Task directions: Write out the lines from the top of the material through the line with "two bearers and", exactly and with nothing added.

-- START Data extract --

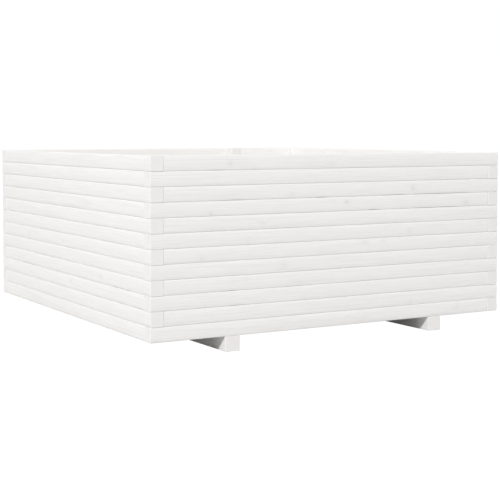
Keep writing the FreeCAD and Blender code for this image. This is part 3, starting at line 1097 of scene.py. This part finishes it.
@dataclass
class Base:
    """The two bearers and the floor boards on them."""

    tree: StickTree
    joinery: Joinery
    board_edge_radius: float = 2.0
    bearer_edge_radius: float = 1.5
    bearer_finish: WhitePine = WhitePine("bearer_pine", saw_depth=0.1)
    board_finish: WhitePine = WhitePine("floor_pine")

    def build(self) -> None:
        """Plane and dress the bearers and the boards."""
        self.bearers()
        self.boards()

    def bearers(self) -> None:
        """Plane and dress both bearers, which run from the front to the back."""
        material = self.bearer_finish.material()
        for node in BEARERS:
            block = Block.of(node)
            stick = Stick(block.spans.y, block.spans.x, block.spans.z, self.bearer_edge_radius,
                          screw=self.joinery.in_bearers, seats=self.joinery.bearer(node))
            turn = (0.0, 0.0, QUARTER_TURN)
            piece = stick.make("planed_" + node, self.tree, material, turn, block.middle)
            dress(piece, node)

    def boards(self) -> None:
        """Plane the floor boards, which run from left to right, and join them to one piece."""
        material = self.board_finish.material()
        block = Block.of("floor_boards")
        boards = []
        for number, y in enumerate(self.joinery.board_middles):
            stick = Stick(block.spans.x, self.joinery.board_width, block.spans.z, self.board_edge_radius,
                          screw=self.joinery.in_boards, seats=self.joinery.board(y))
            place = Vector((block.middle.x, y, block.middle.z))
            name = f"planed_floor_board_{number}"
            boards.append(stick.make(name, self.tree, material, (0.0, 0.0, 0.0), place))
        with bpy.context.temp_override(active_object=boards[0], selected_editable_objects=boards):
            bpy.ops.object.join()
        boards[0].name = boards[0].data.name = "planed_floor_boards"
        dress(boards[0], "floor_boards")


@dataclass
class Uprights:
    """The upright inside the front wall and the one inside the back wall."""

    tree: StickTree
    joinery: Joinery
    edge_radius: float = 2.5
    # The uprights' darker stain is painted shade: it tones down the key lamp's light on them.
    finish: WhitePine = WhitePine("upright_pine", stain=(0.865, 0.854, 0.84))

    def build(self) -> None:
        """Plane and dress both uprights."""
        material = self.finish.material()
        for wall in (Wall.FRONT, Wall.BACK):
            node = wall.node + "_upright"
            block = Block.of(node)
            stick = Stick(block.spans.z, block.spans.y, block.spans.x, self.edge_radius,
                          screw=self.joinery.in_uprights, seats=self.joinery.upright(wall))
            turn = (0.0, -QUARTER_TURN, 0.0)
            piece = stick.make("planed_" + node, self.tree, material, turn, block.middle)
            dress(piece, node)


@dataclass
class Screws:
    """Every screw of the planter."""

    joinery: Joinery
    finish: ZincPlate = ZincPlate()

    def build(self) -> None:
        """Put the four kinds of screws into their seats and dress them."""
        joinery = self.joinery
        tree = ScrewTree()
        material = self.finish.material()
        rows = range(2, joinery.rows + 1)
        groups = (
            (joinery.in_battens, [joinery.batten(wall, row) for wall in Wall for row in rows]),
            (joinery.in_uprights, [joinery.upright(wall) for wall in (Wall.FRONT, Wall.BACK)]),
            (joinery.in_boards, [joinery.board(middle) for middle in joinery.board_middles]),
            (joinery.in_bearers, [joinery.bearer(node) for node in BEARERS]),
        )
        for kind, places in groups:
            seats = sum(places, [])
            values = {"Material": material, "Head": kind.head * MM, "Shank": kind.shank * MM,
                      "Length": kind.length * MM}
            points = [seat.point + seat.aim * kind.recess for seat in seats]
            aims = [seat.aim for seat in seats]
            piece = carve("zinc_" + kind.node, tree.tree, values, points, aims)
            dress(piece, kind.node)


@dataclass(frozen=True)
class Lamp:
    """A round lamp that shines on the middle of the planter."""

    name: str
    towards: Triple
    distance: float
    width: float
    level: float

    def light(self) -> None:
        """Hang the lamp; a level of 1 lights a square-on white surface to white."""
        data = bpy.data.lights.new(self.name, "AREA")
        data.shape = "DISK"
        data.size = self.width
        data.energy = self.level * (math.pi * self.distance) ** 2
        lamp = stand(self.name, data)
        direction = Vector(self.towards).normalized()
        middle = (Vector(CAD_BOX[0]) + Vector(CAD_BOX[1])) / 2.0
        lamp.location = middle + direction * self.distance
        lamp.rotation_euler = direction.to_track_quat("Z", "Y").to_euler()


@dataclass
class Studio:
    """The floor, the lamps, the white surround and the camera, in metres and degrees."""

    lamps: tuple[Lamp, ...] = (
        Lamp("key", (-0.47, -0.405, 0.40), 20.0, 2.3, 0.66),
        Lamp("fill", (0.75, 0.65, 0.12), 20.0, 6.0, 0.35),
    )
    surround_level: float = 0.585
    surround_seen: float = 1.01
    floor_width: float = 24.0
    floor_grey: float = 0.58
    floor_glow: float = 1.12
    floor_glow_share: float = 0.93
    camera_place: Triple = (-1.8014, -3.1919, 0.5531)
    camera_yaw: float = 30.071
    camera_tilt: float = 2.4
    camera_lens: float = 87.05
    camera_shift: float = -0.1352

    def build(self) -> None:
        """Set the studio up."""
        self.floor()
        self.surround()
        for lamp in self.lamps:
            lamp.light()
        self.camera()
        bpy.context.scene.view_settings.view_transform = "Standard"

    def seen(self, graph: Graph) -> Wire:
        """Return 1 for the rays that show a surface to the eye, directly or in gloss or glass."""
        path = graph.add("ShaderNodeLightPath")
        return path.at_least(path.beside("Is Glossy Ray").at_least(path.beside("Is Transmission Ray")))

    def floor(self) -> None:
        """Lay a pale floor that shows white and keeps the planter's soft shadow."""
        half = self.floor_width / 2.0
        mesh = bpy.data.meshes.new("studio_floor")
        corners = [(-half, -half, 0.0), (half, -half, 0.0), (half, half, 0.0), (-half, half, 0.0)]
        mesh.from_pydata(corners, [], [(0, 1, 2, 3)])
        floor = stand("studio_floor", mesh)
        material = bpy.data.materials.new("studio_floor_paper")
        material.use_nodes = True
        graph = Graph(material.node_tree)
        paper = graph.add("ShaderNodeBsdfDiffuse", {"Color": (self.floor_grey,) * 3})
        glow = graph.add("ShaderNodeEmission", {"Strength": self.floor_glow})
        share = self.seen(graph) * self.floor_glow_share
        surface = graph.add("ShaderNodeMixShader", {0: share, 1: paper, 2: glow})
        graph.add("ShaderNodeOutputMaterial", {"Surface": surface})
        mesh.materials.append(material)

    def surround(self) -> None:
        """Surround the planter with white that lights it gently and evenly."""
        world = bpy.data.worlds.new("studio_surround")
        world.use_nodes = True
        graph = Graph(world.node_tree)
        level = self.seen(graph) * (self.surround_seen - self.surround_level) + self.surround_level
        glow = graph.add("ShaderNodeBackground", {"Color": (1.0, 1.0, 1.0), "Strength": level})
        graph.add("ShaderNodeOutputWorld", {"Surface": glow})
        bpy.context.scene.world = world

    def camera(self) -> None:
        """Put the camera where the photograph was taken from."""
        data = bpy.data.cameras.new("camera")
        data.lens = self.camera_lens
        data.shift_y = self.camera_shift
        camera = stand("camera", data)
        camera.location = self.camera_place
        angles = (90.0 - self.camera_tilt, 0.0, -self.camera_yaw)
        camera.rotation_euler = [math.radians(angle) for angle in angles]
        bpy.context.scene.camera = camera


def main() -> None:
    """Build the planter piece by piece and set the studio up around it."""
    logging.basicConfig(level=logging.INFO, format="%(name)s: %(message)s")
    tree = StickTree()
    joinery = Joinery()
    assemblies = (Walls(tree, joinery), Base(tree, joinery), Uprights(tree, joinery), Screws(joinery))
    for assembly in assemblies:
        log.info("building: %s", type(assembly).__name__)
        assembly.build()
    Studio().build()


if __name__ == "__main__":
    main()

-- END Data extract --

Solution to this exercise:
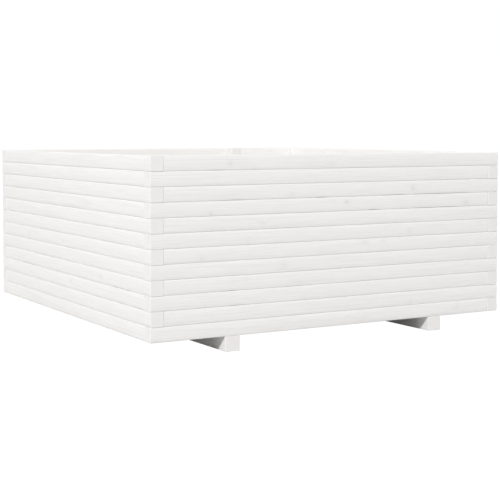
Keep writing the FreeCAD and Blender code for this image. This is part 3, starting at line 1097 of scene.py. This part finishes it.
@dataclass
class Base:
    """The two bearers and the floor boards on them."""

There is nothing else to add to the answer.